RUU ini masih terus disempurnakan dengan melihat antusiasme warga masyarakat dan berbagai kritik dan sumbang saran dari berbagai kalangan.
Kita tidak tahu bagaimana dan kapan tahap finalisasinya tetapi dari naskah RUU yang banyak beredar, oleh berbagai pihak dikritisi karena sangat neoliberalistik.
Dalam diskusi Hari Komdik (Komisi Pendidikan) Nasional hari pertama yang telah selesai, kritik bahwa RUU Sisdiknas sangat neoliberal datang dari dosen UI Dr. Lucia Ratih Kusumadewi.
Menurut dosen UI ini, menilik dari peta jalan pendidikan yang menjadi semangat RUU Sisdiknas ini maka dapat dilihat bahwa semangat ideologi  neoliberalistik sangat kental di sana.
Hal ini disebabkan oleh tujuan pendidikan yang sangat bersifat instrumentalistik, yaitu menciptakan SDM Unggul dan memiliki daya saing global.
Apabila tujuan pendidikan adalah menciptakan SDM unggul, maka seolah-olah sisi humanis dari manusia dihilangkan. Manusia hanya dilihat dari sisi kemanfaatannya yang tentu levelnya sama dengan barang.
Sementara pada tujuan yang kedua, pendidikan seolah-olah diserahkan kepada mekanisme pasar. Pendidikan itu akan berhasil jika memiliki manfaat yang sebesar-besarnya untuk kepentingan pasar global.
Catatan kritis ini mencermarti pula kentalnya kekuatan kapitalis yang mencengkram dunia pendidikan sampai tujuan luhur pendidikan itu sendiri dilupakan.
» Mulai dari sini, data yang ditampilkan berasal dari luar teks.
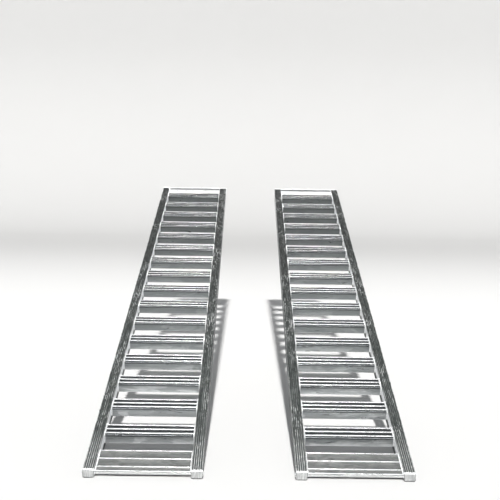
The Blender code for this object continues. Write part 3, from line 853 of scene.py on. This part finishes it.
def build_lip(side, x_centre):
    """The angle over the deck and the head plate between the rails."""
    y = END_Y
    level = [
        (y, TOP_Z - LIP_LEG_H, 0.0012),
        (y + LIP_LEG_T, TOP_Z - LIP_LEG_H, 0.0012),
        (y + LIP_LEG_T, TOP_Z - LIP_T, 0.004),
        (y + LIP_LEN, TOP_Z - LIP_T, 0.001),
        (y + LIP_LEN, TOP_Z - LIP_T * 0.45, 0.001),
        (y + LIP_LEN - 0.006, TOP_Z, 0.0015),
        (y, TOP_Z, 0.0016),
    ]
    angle = [to_slope(*point) for point in rounded(level)]
    bm = new_bmesh()
    half, inside = RAMP_W / 2, INNER_W / 2 - GAP
    add_prism(bm, angle, x_centre - half, x_centre + half)
    plate = [
        ((END_Y + 0.0005 + (HEAD_TOP - HEAD_T) * SIN) / COS, HEAD_TOP - HEAD_T),
        ((END_Y + 0.0005 + HEAD_TOP * SIN) / COS, HEAD_TOP),
        (HEAD_START, HEAD_TOP, 0.0020),
        (HEAD_START, HEAD_TOP - 0.026, 0.0012),
        (HEAD_START + 0.005, HEAD_TOP - 0.026, 0.0010),
        (HEAD_START + 0.005, HEAD_TOP - HEAD_T, 0.003),
    ]
    add_prism(bm, rounded(plate), x_centre - inside, x_centre + inside)
    path = [(HEAD_START - 0.0006, HEAD_TOP - 0.022), (HEAD_START - 0.0004, HEAD_TOP - 0.002), (HEAD_START + 0.002, HEAD_TOP + 0.0008), (LENGTH - 0.004, HEAD_TOP + 0.0008)]
    end_beads(bm, x_centre, path, 0.0028, x_centre * 1.7)
    # A bead across the back of the head plate, dark all along.
    across = LENGTH - 0.0040
    add_bead(
        bm,
        [(x_centre - inside + 0.004, across, HEAD_TOP + 0.0006), (x_centre + inside - 0.004, across, HEAD_TOP + 0.0006)],
        0.0030,
        1,
        ripple=0.0034,
        seed=x_centre,
        least_pit=0.9,
    )
    name = f"{side}_deck_lip"
    add_piece(name + "_plate", bm, [LIP, BEAD], f"{side}_upper", [name])


def add_turned(bm, profile, centre, axis, sides=24, slot=0):
    """A round solid: profile is (distance along axis, radius), closed at both ends."""
    axis = Vector(axis).normalized()
    side = axis.cross(Vector((0, 1, 0)))
    if side.length < 0.1:
        side = axis.cross(Vector((1, 0, 0)))
    side.normalize()
    up = axis.cross(side)
    rings = [
        [
            bm.verts.new(
                Vector(centre)
                + axis * along
                + side * (radius * math.cos(2 * math.pi * j / sides))
                + up * (radius * math.sin(2 * math.pi * j / sides))
            )
            for j in range(sides)
        ]
        for along, radius in profile
    ]
    faces = [bm.faces.new(rings[0]), bm.faces.new(rings[-1])]
    for ring, following in zip(rings, rings[1:]):
        for j in range(sides):
            after = (j + 1) % sides
            faces.append(bm.faces.new((ring[j], ring[after], following[after], following[j])))
    for face in faces:
        face.material_index = slot


def build_bolts(side, half_name, edge, x, direction):
    """Two hex screws with washers under a hinge leaf."""
    bm = new_bmesh()
    under = -RAIL_D - GAP - LEAF_T
    for distance in (0.040, 0.064):
        s = FOLD_S + direction * distance
        add_turned(bm, [(-0.0002, 0.0078), (-0.0002, 0.0084), (0.0012, 0.0084), (0.0014, 0.0080)], (x, s, under), (0, 0, -1), 24)
        turn = 0.3 + distance * 40
        hexagon = []
        for z, size in ((0.0014, 0.0074), (0.0050, 0.0074), (0.0058, 0.0068)):
            hexagon.append(
                [
                    bm.verts.new((x + size * math.cos(turn + math.pi * j / 3), s + size * math.sin(turn + math.pi * j / 3), under - z))
                    for j in range(6)
                ]
            )
        bm.faces.new(hexagon[0])
        bm.faces.new(hexagon[-1])
        for ring, following in zip(hexagon, hexagon[1:]):
            for j in range(6):
                after = (j + 1) % 6
                bm.faces.new((ring[j], ring[after], following[after], following[j]))
    add_piece(f"{side}_{edge}_hinge_{half_name}_screws", bm, [PIN], f"{side}_{half_name}", sharp=25)


# ------------------------------------------------------------------ the pair
for side, x_centre, outward in (("left", -SPACING / 2, -1), ("right", SPACING / 2, 1)):
    for edge, x in (("outer", x_centre + outward * RAIL_X), ("inner", x_centre - outward * RAIL_X)):
        build_rail(side, edge, x, 3.0 + x * 4)
        build_shoe(side, edge, x)
        build_bolts(side, "upper", edge, x, 1)
        build_bolts(side, "lower", edge, x, -1)
        for half_name in ("upper", "lower"):
            leaf = frame["nodes"][f"{side}_{edge}_hinge_{half_name}_leaf"]
            leaf.data.materials.clear()
            leaf.data.materials.append(LEAF)
        pin = frame["nodes"][f"{side}_{edge}_hinge_pin"]
        pin.data.materials.clear()
        pin.data.materials.append(PIN)
    for number in range(1, RUNGS + 1):
        build_rung(side, number, x_centre)
    build_tread(side, x_centre)
    build_lip(side, x_centre)

# ------------------------------------------------------------------ stage
def build_sweep():
    """A pale floor that curves up into a wall behind the ramps."""
    profile = [(-40.0, 0.0)]
    foot, radius, top = 9.0, 4.0, 16.0
    for k in range(17):
        turn = math.pi / 2 * k / 16
        profile.append((foot + radius * math.sin(turn), radius - radius * math.cos(turn)))
    profile.append((foot + radius, top))
    mesh = bpy.data.meshes.new("studio_sweep")
    corners, faces = [], []
    for y, z in profile:
        corners += [(-40, y, z - 0.0004), (40, y, z - 0.0004)]
    for k in range(len(profile) - 1):
        faces.append((2 * k, 2 * k + 1, 2 * k + 3, 2 * k + 2))
    mesh.from_pydata(corners, [], faces)
    mesh.shade_smooth()
    sweep = bpy.data.objects.new("studio_sweep", mesh)
    bpy.context.scene.collection.objects.link(sweep)
    look = bpy.data.materials.new("studio_sweep_paint")
    look.use_nodes = True
    paint = look.node_tree.nodes["Principled BSDF"]
    # Paler near the ramps than far behind them, so that the bright heads stand out.
    nodes, links = look.node_tree.nodes, look.node_tree.links
    place = nodes.new("ShaderNodeTexCoord")
    parts = nodes.new("ShaderNodeSeparateXYZ")
    fade = nodes.new("ShaderNodeMapRange")
    fade.interpolation_type = "SMOOTHSTEP"
    tone = nodes.new("ShaderNodeCombineColor")
    for name, number in zip(("From Min", "From Max", "To Min", "To Max"), (1.5, 8.0, 0.84, 0.52)):
        fade.inputs[name].default_value = number
    links.new(place.outputs["Object"], parts.inputs[0])
    links.new(parts.outputs["Y"], fade.inputs["Value"])
    for channel in ("Red", "Green", "Blue"):
        links.new(fade.outputs[0], tone.inputs[channel])
    links.new(tone.outputs[0], paint.inputs["Base Color"])
    paint.inputs["Roughness"].default_value = 0.9
    paint.inputs["Specular IOR Level"].default_value = 0.1
    mesh.materials.append(look)


build_sweep()

world = bpy.data.worlds.new("studio_world")
bpy.context.scene.world = world
world.use_nodes = True
world.node_tree.nodes["Background"].inputs["Color"].default_value = (0.90, 0.95, 1.0, 1)
world.node_tree.nodes["Background"].inputs["Strength"].default_value = 0.17


def area(name, location, aim, width, height, power, colour=(1, 1, 1)):
    lamp = bpy.data.lights.new(name, "AREA")
    lamp.shape = "RECTANGLE"
    lamp.size, lamp.size_y = width, height
    lamp.energy = power
    lamp.color = colour
    made = bpy.data.objects.new(name, lamp)
    bpy.context.scene.collection.objects.link(made)
    made.location = location
    made.rotation_euler = (Vector(aim) - Vector(location)).to_track_quat("-Z", "Y").to_euler()
    return made


def sun(name, tilt, power, on_floor):
    """A soft sun, tilt degrees from behind overhead. One lights the floor and casts the
    shadows there, and the other makes the gleams on the metal."""
    lamp = bpy.data.lights.new(name, "SUN")
    lamp.energy = power
    lamp.angle = math.radians(2.5)
    lamp.color = (1.0, 0.99, 0.97)
    made = bpy.data.objects.new(name, lamp)
    bpy.context.scene.collection.objects.link(made)
    made.rotation_euler = (math.radians(-tilt), 0, 0)
    made.visible_glossy = not on_floor
    made.visible_diffuse = on_floor


sun("floor_key", -49, 4.5, True)
sun("metal_key", 0, 2.7, False)
area("back_bank", (0.0, 4.4, 6.4), (0, 0.0, 0.5), 6.0, 3.2, 60).visible_diffuse = False

# These banks light the pieces and not the floor.
floor_group = bpy.data.collections.new("not_lit_by_side_banks")
floor_group.objects.link(bpy.data.objects["studio_sweep"])
floor_group.collection_objects[0].light_linking.link_state = "EXCLUDE"
for name, place, width, height, power in (
    ("left_bank", (-5.0, -1.5, 3.0), 1.5, 3.0, 170),
    ("right_bank", (5.0, -1.5, 3.0), 1.5, 3.0, 170),
    ("front_bank", (0.0, -6.5, 3.4), 5.0, 2.0, 130),
    ("rear_bank", (0.0, 7.0, 1.6), 5.0, 1.6, 120),
):
    bank = area(name, place, (0, 0.1, 0.4), width, height, power)
    bank.light_linking.receiver_collection = floor_group

camera_data = bpy.data.cameras.new("photo_camera")
camera_data.sensor_width = 36.0
camera_data.lens = 56.07
camera_data.clip_end = 200
camera = bpy.data.objects.new("photo_camera", camera_data)
bpy.context.scene.collection.objects.link(camera)
camera.matrix_world = (
    Matrix.Translation((-0.0236, toe_low.y - 2.8122, 1.1567))
    @ Matrix.Rotation(math.radians(-0.284), 4, "Z")
    @ Matrix.Rotation(math.radians(90 - 5.915), 4, "X")
    @ Matrix.Rotation(math.radians(0.847), 4, "Z")
)
bpy.context.scene.camera = camera
bpy.context.scene.view_settings.view_transform = "Standard"

bpy.context.view_layer.update()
Pendidikan tidak lagi merupakan institusi otonom karena telah dipenetrasi oleh kepentingan pasar.
Walaupun diskursus dalam zoom ini merupakan perbincangan tentang bagaimana kesiapan sekolah-sekolah Katolik ketika RUU Sisdiknas diundangkan, namun apa yang digali oleh Dr. Ratih perlu kita cermati bersama.